County staff said they hoped to be able to begin the study in the fall of this year, and that the process would likely take 6-9 months.
The study would evaluate the overall feasibility of the project and identify possible sources of funding, which would likely include the North Clackamas Parks & Recreation District, local governments, a regional bond measure and possibly federal funds through Metro or ODOT.
Of the study's proposed $306,000 budget, $40,000 would be devoted to outreach efforts to keep residents informed and collect public feedback.
"It'll get into the mechanics," Savas says. "The landing, where it goes, what it connects to, some level of politics, public acceptance, and also what will it cost?"
According to county planners, the largest task for the study would be to identify and evaluate a set of possible alignments for the bridge, looking at an area between Milwaukie and Marylhurst University. A preferred alignment would not be chosen until the end of the environmental review process — if the project were to advance to that stage.
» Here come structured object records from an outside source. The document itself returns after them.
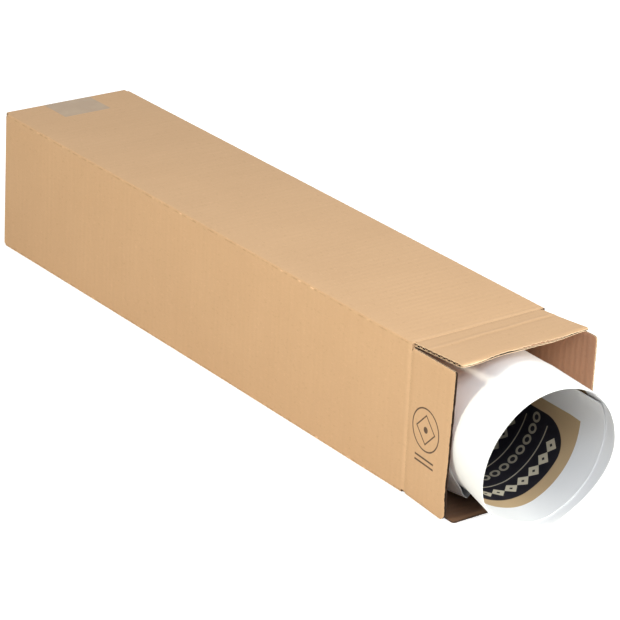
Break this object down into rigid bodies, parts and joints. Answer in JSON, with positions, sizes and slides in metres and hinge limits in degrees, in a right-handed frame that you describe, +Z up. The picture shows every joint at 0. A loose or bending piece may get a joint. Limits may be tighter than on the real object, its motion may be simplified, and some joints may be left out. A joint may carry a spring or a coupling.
{
  "type": "square cardboard mailing tube",
  "caption": "Long square corrugated mailing carton lying on one side, taped shut at one end, with hinged flaps at its open mouth and a rolled print inside.",
  "frame": {"origin": "centre of the carton body's bottom face, which it lies on", "axes": "+Z up, +Y along the carton from its open mouth to its closed end, +X to the right looking into the mouth"},
  "size_m": [0.1507, 0.74, 0.1357],
  "materials": {
    "kraft_board": "matt kraft liner",
    "flap_board": "matt kraft liner",
    "tape": "greyish translucent film",
    "print_paper": "smooth coated paper"
  },
  "bodies": {
    "carton": {"tube_body": "kraft_board", "closing_tape": "tape", "rolled_print": "print_paper"},
    "top_flap": {"top_flap": "flap_board"},
    "bottom_flap": {"bottom_flap": "flap_board"},
    "left_flap": {"left_flap": "flap_board"},
    "right_flap": {"right_flap": "flap_board"}
  },
  "joints": [
    {"name": "top_flap_hinge", "type": "hinge", "parent": "carton", "child": "top_flap", "pos_m": [0, -0.3108, 0.132], "axis": [-1, 0, 0], "range_deg": [-5, 165]},
    {"name": "bottom_flap_hinge", "type": "hinge", "parent": "carton", "child": "bottom_flap", "pos_m": [0, -0.3108, 0], "axis": [1, 0, 0], "range_deg": [0, 168]},
    {"name": "left_flap_hinge", "type": "hinge", "parent": "carton", "child": "left_flap", "pos_m": [-0.068, -0.3108, 0.066], "axis": [0, 0, -1], "range_deg": [0, 164]},
    {"name": "right_flap_hinge", "type": "hinge", "parent": "carton", "child": "right_flap", "pos_m": [0.068, -0.3108, 0.066], "axis": [0, 0, 1], "range_deg": [-18, 160]}
  ]
}
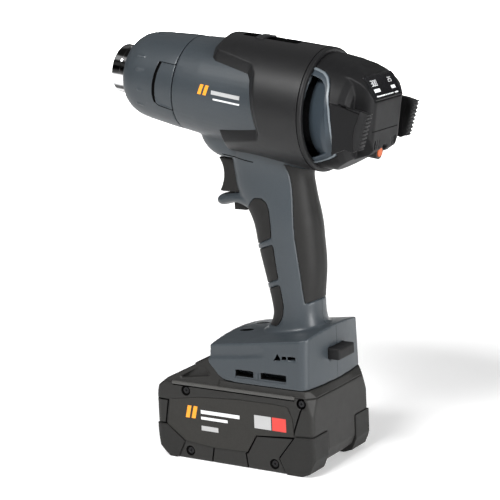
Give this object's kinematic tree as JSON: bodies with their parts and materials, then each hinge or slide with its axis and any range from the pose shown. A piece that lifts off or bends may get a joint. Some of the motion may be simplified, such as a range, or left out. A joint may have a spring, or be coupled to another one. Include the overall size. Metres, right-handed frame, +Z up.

One detail about the project would already be decided before the study begins: The bridge and its approach structures would be exclusively for bike and pedestrian use, with no vehicular traffic. The project is listed as bike-only in both the Lake Oswego and Clackamas County TSPs, and the county commissioners are also seeking to fund the study using a Metro grant that is only available for "active transportation" projects, Savas says.
However, Savas says he did raise the possibility at the C4 subcommittee meeting of the bridge being used for emergency vehicles, and county staff say the study will look into the idea.
"Let's just say there's a landslide on (Highway) 43 or something like that," Savas says. "We'd want to have the ability to cross."
County planners' preliminary figures estimate that the project would cost roughly $21.5 million to build. For comparison, Savas says the planned expansion of the I-205 bridge in Oregon City is expected to cost around $250 million.